Controlling the improvements to keep the process on the new course involved:
- Preventing representatives from reverting back to the “old way.”
- Requiring the development, documentation and implementation of an ongoing monitoring plan.
- Institutionalizing the improvements through the modification of systems and structures (staffing, training and incentives).
In less than eight weeks, baseline goals rose from 35 percent for first-call resolution to 93 percent and from 45 percent for three-day resolution to 97 percent. In addition, calls that never received an answer were all but eliminated. Figure 2 provides an example of the revised scoreboard displayed for call agents to better monitor progress toward goals.

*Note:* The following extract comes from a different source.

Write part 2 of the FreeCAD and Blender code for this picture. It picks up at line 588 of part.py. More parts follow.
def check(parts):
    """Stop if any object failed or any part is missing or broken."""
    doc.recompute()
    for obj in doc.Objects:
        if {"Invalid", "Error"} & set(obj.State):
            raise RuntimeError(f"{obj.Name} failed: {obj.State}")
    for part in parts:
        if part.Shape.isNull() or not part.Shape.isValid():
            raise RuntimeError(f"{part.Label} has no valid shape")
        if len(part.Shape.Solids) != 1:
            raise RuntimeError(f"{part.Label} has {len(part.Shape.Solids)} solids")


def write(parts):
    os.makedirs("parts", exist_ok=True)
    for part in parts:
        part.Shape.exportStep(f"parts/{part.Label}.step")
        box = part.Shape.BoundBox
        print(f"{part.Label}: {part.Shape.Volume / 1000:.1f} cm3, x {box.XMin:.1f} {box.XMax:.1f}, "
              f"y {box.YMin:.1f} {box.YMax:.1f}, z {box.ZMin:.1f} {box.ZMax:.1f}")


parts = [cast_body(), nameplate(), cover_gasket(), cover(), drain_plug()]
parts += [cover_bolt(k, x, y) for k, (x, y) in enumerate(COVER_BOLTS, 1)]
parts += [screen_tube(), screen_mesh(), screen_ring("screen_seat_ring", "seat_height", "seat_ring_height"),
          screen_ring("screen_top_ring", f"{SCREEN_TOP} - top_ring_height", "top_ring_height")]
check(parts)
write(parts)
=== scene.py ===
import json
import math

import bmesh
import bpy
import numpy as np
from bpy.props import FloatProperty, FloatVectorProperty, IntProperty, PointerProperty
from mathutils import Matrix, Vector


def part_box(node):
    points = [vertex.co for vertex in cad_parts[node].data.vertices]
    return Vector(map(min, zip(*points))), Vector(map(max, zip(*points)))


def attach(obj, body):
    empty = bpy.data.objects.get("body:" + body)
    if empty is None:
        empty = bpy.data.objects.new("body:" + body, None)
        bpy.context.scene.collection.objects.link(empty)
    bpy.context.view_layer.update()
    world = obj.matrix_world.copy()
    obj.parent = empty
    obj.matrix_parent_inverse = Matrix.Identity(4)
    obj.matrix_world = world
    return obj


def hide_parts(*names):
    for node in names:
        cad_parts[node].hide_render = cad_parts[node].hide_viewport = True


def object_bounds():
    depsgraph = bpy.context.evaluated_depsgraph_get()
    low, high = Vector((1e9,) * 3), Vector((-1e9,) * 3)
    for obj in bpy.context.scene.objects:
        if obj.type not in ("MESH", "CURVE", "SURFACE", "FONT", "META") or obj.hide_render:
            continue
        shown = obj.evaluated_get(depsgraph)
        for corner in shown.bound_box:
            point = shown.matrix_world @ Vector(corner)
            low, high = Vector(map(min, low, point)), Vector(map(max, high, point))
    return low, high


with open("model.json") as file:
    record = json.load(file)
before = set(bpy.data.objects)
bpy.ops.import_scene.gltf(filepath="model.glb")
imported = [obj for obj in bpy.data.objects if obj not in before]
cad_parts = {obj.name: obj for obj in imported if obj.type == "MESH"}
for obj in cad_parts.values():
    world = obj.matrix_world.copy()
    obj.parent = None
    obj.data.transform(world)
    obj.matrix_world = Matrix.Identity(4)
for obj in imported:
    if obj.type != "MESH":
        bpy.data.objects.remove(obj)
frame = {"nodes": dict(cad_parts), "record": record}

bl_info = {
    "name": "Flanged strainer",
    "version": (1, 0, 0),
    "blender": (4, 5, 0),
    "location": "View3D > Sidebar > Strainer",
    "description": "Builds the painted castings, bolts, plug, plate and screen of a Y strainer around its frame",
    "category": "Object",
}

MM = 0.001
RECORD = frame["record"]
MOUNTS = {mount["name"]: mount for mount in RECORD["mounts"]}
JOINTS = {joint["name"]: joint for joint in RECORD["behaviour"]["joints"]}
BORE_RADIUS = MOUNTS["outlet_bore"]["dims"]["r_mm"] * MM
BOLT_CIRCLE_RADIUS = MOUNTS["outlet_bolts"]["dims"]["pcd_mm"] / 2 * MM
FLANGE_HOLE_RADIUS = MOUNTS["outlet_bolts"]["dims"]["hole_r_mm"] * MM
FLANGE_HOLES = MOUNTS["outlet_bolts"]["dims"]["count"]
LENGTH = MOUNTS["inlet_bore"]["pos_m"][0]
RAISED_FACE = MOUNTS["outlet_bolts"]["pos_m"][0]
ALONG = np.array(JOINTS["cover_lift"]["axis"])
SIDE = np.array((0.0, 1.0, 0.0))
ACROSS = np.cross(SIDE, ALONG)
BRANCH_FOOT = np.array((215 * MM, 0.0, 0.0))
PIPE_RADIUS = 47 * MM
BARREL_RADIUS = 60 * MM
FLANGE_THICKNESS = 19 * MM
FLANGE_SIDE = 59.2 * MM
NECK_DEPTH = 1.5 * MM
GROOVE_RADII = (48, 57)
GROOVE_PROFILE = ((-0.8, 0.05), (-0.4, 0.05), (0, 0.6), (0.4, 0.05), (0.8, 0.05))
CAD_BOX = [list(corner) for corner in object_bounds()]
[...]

The benefits of applying Lean and Six Sigma process improvement methodologies to call center processes can be rewarding. Needless to say, customer delight rose significantly. There have been many developments since the improvement effort was orchestrated. New software, for example, provides the ability to respond to the customer immediately after the call, to collect online and instantaneous customer feedback, and to gain a current measure of customer delight instead of waiting until the next survey. This provides for continuous improvements in the call agent handling process and enables ongoing application of Lean principles that will produce breakthrough results for employees, customers and shareholders.